> Records from a collection

-.-.-

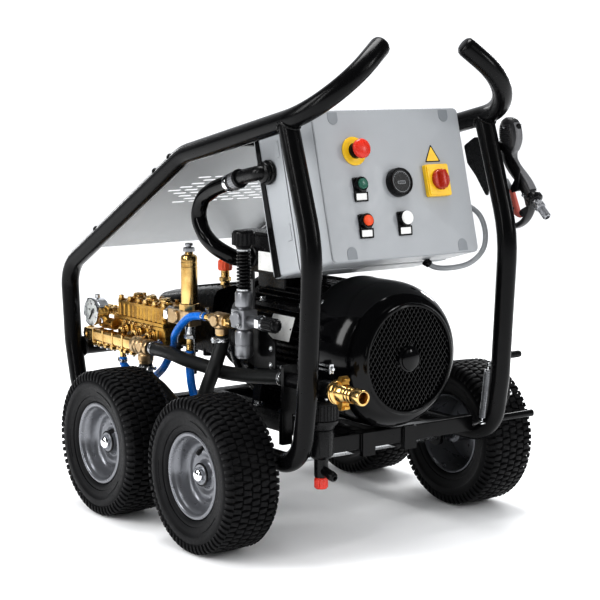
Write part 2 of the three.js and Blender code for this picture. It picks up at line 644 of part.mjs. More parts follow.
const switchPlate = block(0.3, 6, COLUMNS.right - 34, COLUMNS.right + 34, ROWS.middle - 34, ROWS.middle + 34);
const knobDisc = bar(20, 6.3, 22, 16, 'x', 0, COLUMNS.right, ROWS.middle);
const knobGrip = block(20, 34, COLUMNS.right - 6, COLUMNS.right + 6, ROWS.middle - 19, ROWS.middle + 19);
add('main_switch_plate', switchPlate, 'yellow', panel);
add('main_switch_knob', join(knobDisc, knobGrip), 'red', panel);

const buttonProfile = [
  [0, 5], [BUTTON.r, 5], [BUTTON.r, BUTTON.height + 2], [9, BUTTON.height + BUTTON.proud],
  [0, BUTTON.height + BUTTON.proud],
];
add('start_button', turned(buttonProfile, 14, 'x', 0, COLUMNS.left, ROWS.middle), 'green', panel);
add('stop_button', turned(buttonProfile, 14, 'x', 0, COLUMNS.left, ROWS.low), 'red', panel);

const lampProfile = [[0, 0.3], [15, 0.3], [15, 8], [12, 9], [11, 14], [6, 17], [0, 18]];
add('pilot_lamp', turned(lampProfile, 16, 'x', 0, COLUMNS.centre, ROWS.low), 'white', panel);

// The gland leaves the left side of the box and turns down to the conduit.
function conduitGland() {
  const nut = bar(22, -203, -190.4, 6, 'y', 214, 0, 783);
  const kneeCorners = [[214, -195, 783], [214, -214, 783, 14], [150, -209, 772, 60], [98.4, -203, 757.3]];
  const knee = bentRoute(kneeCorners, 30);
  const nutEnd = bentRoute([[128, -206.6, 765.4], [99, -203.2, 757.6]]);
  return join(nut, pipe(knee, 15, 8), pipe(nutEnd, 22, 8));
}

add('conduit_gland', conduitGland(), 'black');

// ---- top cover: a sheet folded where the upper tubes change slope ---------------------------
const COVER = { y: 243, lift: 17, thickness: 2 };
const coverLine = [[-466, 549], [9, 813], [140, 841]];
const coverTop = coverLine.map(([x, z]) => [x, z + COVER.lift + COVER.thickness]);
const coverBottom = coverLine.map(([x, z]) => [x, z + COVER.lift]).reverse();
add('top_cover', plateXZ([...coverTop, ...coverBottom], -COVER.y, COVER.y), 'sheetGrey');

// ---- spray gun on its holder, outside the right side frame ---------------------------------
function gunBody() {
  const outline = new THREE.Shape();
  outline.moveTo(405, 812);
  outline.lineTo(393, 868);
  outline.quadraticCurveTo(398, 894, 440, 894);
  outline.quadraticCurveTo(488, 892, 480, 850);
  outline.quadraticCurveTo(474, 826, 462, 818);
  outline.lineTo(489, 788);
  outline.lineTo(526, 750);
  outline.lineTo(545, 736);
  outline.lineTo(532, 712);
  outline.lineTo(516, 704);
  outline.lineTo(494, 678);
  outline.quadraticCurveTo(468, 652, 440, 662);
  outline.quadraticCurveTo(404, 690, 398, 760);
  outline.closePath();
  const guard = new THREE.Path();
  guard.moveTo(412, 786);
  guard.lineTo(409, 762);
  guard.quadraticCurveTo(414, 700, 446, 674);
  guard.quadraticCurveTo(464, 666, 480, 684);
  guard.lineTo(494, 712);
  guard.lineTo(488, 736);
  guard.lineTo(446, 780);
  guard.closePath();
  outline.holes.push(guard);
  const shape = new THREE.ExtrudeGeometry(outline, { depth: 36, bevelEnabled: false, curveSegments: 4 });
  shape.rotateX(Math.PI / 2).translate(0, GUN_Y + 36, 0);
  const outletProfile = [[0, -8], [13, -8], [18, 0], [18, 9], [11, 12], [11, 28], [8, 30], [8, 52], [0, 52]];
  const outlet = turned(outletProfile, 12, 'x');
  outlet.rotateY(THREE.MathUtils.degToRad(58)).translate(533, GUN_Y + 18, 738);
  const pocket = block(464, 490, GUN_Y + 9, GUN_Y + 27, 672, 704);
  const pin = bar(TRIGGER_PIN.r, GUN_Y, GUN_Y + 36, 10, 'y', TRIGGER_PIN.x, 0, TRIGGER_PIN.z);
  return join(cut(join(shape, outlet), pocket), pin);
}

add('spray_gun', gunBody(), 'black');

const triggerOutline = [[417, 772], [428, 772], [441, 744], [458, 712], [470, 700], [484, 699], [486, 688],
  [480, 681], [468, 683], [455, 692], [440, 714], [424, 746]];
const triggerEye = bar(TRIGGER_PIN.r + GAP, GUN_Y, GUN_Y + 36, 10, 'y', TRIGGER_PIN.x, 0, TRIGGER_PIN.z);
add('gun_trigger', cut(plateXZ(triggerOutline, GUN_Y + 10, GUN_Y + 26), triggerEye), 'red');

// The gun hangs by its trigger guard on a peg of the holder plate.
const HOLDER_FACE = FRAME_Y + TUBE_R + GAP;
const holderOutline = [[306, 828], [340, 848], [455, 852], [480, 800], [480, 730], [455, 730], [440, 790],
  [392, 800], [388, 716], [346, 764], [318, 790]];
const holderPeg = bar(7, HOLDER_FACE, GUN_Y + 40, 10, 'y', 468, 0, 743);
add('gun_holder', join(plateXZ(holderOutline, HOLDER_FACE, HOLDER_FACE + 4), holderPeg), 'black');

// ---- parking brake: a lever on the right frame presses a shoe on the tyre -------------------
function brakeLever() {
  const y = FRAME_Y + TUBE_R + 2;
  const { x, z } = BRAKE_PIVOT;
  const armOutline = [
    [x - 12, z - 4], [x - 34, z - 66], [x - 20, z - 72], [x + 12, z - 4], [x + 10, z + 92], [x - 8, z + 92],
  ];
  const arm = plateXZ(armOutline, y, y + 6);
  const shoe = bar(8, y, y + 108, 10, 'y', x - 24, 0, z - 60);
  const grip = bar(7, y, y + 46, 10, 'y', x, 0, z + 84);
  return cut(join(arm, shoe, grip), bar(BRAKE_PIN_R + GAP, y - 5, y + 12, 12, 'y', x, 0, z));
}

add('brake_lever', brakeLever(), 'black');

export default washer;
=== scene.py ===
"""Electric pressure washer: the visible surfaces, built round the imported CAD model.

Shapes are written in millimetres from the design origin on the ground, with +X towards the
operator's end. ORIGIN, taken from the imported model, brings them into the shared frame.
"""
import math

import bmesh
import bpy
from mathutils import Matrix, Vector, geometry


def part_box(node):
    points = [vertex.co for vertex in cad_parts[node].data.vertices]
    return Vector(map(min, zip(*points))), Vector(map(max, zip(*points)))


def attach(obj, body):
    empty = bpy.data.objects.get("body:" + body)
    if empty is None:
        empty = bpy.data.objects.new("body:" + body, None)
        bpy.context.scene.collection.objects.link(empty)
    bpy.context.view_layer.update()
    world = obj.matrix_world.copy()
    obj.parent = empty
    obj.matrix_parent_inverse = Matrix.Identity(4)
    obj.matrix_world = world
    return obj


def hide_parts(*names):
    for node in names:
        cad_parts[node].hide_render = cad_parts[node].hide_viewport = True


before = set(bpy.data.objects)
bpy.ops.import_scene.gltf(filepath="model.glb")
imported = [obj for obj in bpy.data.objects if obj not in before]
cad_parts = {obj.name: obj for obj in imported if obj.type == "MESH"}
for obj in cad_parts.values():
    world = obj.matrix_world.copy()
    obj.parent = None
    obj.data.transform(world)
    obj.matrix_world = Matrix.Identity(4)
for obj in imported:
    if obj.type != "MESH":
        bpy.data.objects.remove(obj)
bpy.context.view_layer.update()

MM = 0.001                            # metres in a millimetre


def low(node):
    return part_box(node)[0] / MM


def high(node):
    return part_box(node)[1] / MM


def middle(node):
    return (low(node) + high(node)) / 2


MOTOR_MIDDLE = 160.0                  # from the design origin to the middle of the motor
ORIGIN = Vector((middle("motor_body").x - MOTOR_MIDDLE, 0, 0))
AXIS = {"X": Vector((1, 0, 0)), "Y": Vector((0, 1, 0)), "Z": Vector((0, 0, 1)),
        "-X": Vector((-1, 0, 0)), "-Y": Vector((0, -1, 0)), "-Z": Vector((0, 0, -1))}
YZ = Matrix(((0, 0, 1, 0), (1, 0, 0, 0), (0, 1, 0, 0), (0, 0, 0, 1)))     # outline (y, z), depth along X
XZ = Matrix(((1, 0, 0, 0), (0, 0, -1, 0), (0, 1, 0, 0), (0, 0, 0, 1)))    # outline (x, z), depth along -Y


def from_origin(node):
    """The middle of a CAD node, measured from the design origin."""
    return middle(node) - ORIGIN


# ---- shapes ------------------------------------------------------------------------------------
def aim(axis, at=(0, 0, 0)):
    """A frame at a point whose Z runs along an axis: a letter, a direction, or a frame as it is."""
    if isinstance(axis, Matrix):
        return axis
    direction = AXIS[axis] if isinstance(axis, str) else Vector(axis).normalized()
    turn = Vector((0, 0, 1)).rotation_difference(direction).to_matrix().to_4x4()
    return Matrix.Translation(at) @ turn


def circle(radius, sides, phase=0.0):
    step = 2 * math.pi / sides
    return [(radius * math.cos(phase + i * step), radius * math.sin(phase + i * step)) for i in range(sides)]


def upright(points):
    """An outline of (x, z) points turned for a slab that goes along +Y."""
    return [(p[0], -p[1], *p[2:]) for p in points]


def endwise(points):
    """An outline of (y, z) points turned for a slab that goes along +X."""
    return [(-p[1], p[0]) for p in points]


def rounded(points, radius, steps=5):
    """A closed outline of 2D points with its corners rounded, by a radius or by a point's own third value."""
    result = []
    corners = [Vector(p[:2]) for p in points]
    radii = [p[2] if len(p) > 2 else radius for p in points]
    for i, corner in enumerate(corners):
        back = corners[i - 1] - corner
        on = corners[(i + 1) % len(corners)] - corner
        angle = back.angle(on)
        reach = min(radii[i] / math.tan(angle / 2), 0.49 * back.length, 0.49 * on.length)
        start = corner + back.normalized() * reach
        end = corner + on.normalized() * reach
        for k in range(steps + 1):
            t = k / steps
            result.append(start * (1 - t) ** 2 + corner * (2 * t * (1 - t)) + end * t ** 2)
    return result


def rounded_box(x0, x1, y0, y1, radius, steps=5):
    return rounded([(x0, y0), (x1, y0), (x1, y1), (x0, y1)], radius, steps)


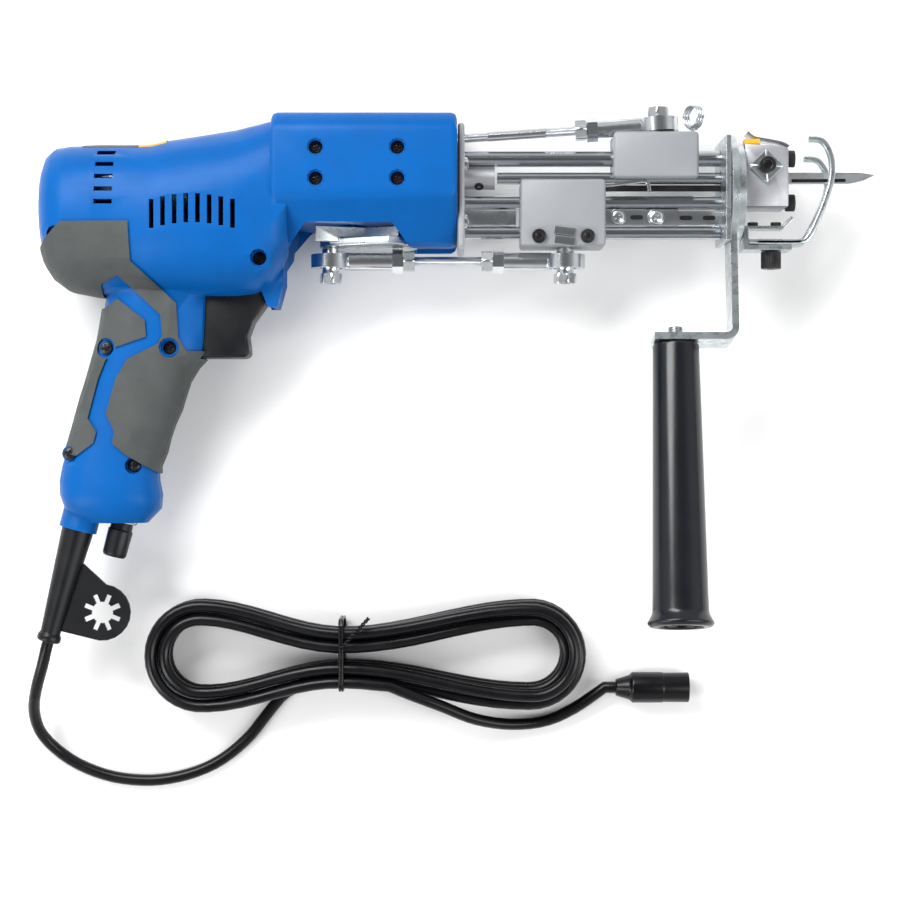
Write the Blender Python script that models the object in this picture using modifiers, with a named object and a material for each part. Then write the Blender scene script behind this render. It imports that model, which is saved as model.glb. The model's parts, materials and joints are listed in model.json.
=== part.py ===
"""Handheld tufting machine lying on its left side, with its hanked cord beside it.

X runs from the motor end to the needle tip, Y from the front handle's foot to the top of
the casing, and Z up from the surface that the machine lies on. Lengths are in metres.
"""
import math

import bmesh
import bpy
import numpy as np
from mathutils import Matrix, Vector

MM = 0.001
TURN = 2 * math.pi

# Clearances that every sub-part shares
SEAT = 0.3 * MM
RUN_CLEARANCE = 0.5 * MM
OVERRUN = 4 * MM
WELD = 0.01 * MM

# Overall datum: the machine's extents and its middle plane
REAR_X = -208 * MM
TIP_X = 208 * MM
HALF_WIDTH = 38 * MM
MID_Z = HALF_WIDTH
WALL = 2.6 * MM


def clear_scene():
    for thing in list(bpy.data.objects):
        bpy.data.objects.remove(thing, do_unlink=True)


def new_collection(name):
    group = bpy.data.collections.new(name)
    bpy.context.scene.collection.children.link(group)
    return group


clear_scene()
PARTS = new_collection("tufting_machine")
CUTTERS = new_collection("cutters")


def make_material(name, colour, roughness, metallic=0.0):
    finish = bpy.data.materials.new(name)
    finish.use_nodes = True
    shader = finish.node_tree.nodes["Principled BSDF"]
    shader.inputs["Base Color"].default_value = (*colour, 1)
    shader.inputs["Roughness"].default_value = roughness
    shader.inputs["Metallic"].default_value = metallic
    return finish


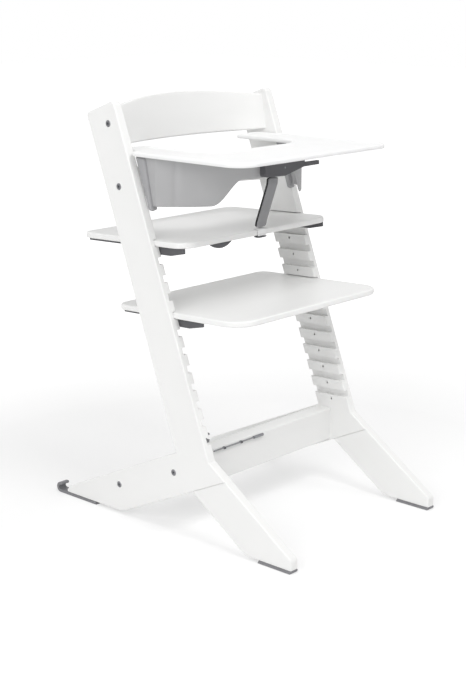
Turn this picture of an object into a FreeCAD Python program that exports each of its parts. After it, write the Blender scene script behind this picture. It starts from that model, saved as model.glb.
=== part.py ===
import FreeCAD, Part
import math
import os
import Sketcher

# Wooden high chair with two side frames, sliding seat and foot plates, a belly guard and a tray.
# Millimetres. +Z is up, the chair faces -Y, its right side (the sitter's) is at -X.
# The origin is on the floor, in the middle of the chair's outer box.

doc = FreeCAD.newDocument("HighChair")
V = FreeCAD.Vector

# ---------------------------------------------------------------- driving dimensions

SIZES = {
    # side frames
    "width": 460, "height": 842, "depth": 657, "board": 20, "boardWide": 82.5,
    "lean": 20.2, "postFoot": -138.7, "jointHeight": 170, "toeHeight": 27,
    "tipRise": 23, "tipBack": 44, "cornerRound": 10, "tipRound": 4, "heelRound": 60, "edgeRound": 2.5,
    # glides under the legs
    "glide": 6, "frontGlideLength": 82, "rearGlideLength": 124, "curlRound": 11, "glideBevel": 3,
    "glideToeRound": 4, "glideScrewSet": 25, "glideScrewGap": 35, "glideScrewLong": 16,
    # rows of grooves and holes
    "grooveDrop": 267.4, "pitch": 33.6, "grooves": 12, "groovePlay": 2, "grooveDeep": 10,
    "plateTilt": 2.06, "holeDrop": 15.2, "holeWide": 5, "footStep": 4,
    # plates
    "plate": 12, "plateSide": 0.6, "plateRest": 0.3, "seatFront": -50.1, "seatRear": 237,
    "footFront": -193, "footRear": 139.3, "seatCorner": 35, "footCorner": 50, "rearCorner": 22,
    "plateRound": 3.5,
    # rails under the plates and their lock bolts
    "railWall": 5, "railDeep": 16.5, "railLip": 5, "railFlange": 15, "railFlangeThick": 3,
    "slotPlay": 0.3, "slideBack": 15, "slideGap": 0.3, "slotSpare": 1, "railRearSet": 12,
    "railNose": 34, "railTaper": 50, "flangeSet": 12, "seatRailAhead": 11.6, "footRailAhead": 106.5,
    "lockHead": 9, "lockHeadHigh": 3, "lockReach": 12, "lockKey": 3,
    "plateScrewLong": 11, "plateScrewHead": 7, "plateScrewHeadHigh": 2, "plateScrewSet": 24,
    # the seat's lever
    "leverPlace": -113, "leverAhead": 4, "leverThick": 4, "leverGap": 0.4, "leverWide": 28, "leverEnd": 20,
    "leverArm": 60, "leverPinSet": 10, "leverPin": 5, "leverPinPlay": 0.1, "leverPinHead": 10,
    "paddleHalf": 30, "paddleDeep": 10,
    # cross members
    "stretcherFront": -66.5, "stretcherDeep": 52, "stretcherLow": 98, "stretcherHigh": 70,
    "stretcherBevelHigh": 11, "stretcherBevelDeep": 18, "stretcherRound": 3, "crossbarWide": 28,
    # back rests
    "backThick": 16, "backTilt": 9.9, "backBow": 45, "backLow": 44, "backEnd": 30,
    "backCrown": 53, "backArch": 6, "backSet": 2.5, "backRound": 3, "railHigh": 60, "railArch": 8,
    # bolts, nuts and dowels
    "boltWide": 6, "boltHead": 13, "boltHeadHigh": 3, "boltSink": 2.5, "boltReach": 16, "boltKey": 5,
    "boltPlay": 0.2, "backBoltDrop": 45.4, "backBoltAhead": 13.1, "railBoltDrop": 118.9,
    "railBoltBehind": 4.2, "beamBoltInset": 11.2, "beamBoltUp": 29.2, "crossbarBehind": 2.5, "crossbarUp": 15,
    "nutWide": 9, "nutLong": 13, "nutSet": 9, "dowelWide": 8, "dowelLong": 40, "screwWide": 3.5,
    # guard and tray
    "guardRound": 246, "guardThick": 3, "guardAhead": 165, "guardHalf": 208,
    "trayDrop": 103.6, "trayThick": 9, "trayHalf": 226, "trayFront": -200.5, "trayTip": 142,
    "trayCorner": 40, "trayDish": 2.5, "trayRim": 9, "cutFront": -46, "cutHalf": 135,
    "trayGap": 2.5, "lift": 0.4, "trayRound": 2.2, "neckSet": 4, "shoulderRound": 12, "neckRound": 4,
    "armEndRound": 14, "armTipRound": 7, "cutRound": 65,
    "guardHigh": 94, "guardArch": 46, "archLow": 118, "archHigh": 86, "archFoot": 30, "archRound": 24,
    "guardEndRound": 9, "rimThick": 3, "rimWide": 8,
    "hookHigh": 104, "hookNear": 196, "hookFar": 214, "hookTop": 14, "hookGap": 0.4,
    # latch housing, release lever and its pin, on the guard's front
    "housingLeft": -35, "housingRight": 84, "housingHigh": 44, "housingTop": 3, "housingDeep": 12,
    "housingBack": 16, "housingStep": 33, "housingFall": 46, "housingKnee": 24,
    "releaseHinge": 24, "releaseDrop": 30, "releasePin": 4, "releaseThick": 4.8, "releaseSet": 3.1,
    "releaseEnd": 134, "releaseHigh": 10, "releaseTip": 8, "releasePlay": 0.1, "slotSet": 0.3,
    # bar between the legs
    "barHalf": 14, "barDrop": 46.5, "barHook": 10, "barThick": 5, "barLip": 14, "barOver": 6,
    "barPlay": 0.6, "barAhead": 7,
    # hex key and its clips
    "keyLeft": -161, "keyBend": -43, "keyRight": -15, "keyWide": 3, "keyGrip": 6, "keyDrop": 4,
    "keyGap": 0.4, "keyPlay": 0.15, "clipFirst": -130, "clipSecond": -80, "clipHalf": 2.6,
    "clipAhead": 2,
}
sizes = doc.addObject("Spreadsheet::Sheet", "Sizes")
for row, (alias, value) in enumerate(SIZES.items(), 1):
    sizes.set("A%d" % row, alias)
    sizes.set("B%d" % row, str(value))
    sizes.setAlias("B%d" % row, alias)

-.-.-

> Directive
Give only the count of lines in the data that include the string "update".

> Written answer
2